CARBONDALE, Ill. -- Southern Illinois University law students will pay attention Thursday when the case of Pontiac death-row inmate Evan Griffith goes before a Livingston County judge.
Griffith's lawyer will urge Judge Harold Frobish to grant the Belize native a new trial because, among other things, jurors who heard his case received paperwork to complete during deliberations that was appropriate only for guilty verdicts.
The law students have written letters to Gov. George Ryan urging that Griffith's sentence be commuted to life in prison. They say the mild-mannered inmate does not deserve to be executed for killing a gang leader in prison.
"There's this long history of this guy seeing no justice time and time again, and he needs a break," said Ellen Scott, a third-year law student who signed the letter.
Griffith, who was serving a life sentence for another murder at the time, was convicted of the 1990 stabbing death of James Jones, a prison leader of the Black Gangster Disciples, in the yard of the Pontiac Correctional Center.
Griffith was convicted of the killing and sentenced to death. In 1994, the Illinois Supreme Court narrowly upheld his conviction and sentence, in a 4-3 vote.
Griffith's attorney, Robert Burke, will argue that his client should now get a new trial because several inmates who testified against Griffith later recanted their testimony.

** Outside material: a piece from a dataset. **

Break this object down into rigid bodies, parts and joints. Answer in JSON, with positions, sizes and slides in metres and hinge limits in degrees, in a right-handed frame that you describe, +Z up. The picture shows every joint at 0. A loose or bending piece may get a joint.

He'll also argue that Griffith didn't get a fair trial because of the paperwork the jury was given to complete during deliberations.

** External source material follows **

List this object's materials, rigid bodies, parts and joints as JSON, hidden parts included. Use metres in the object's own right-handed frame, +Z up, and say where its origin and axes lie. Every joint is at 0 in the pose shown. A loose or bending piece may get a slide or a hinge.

Usually, juries are given separate forms for guilty and not-guilty verdicts, but in this case, the panel was handed forms only for guilty verdicts, Burke said. The word "not" had been added to one of the forms in case the panel found for the defense, he said.
Assistant Illinois Attorney General Lisa Hoffman said Griffith's lawyers could have mentioned the forms in earlier appeals. The post-conviction hearing Thursday is reserved only for issues that could not have been brought to light in an initial appeal, she said.
She said some witnesses have not recanted their testimony, and there is still convincing evidence that Griffith is guilty.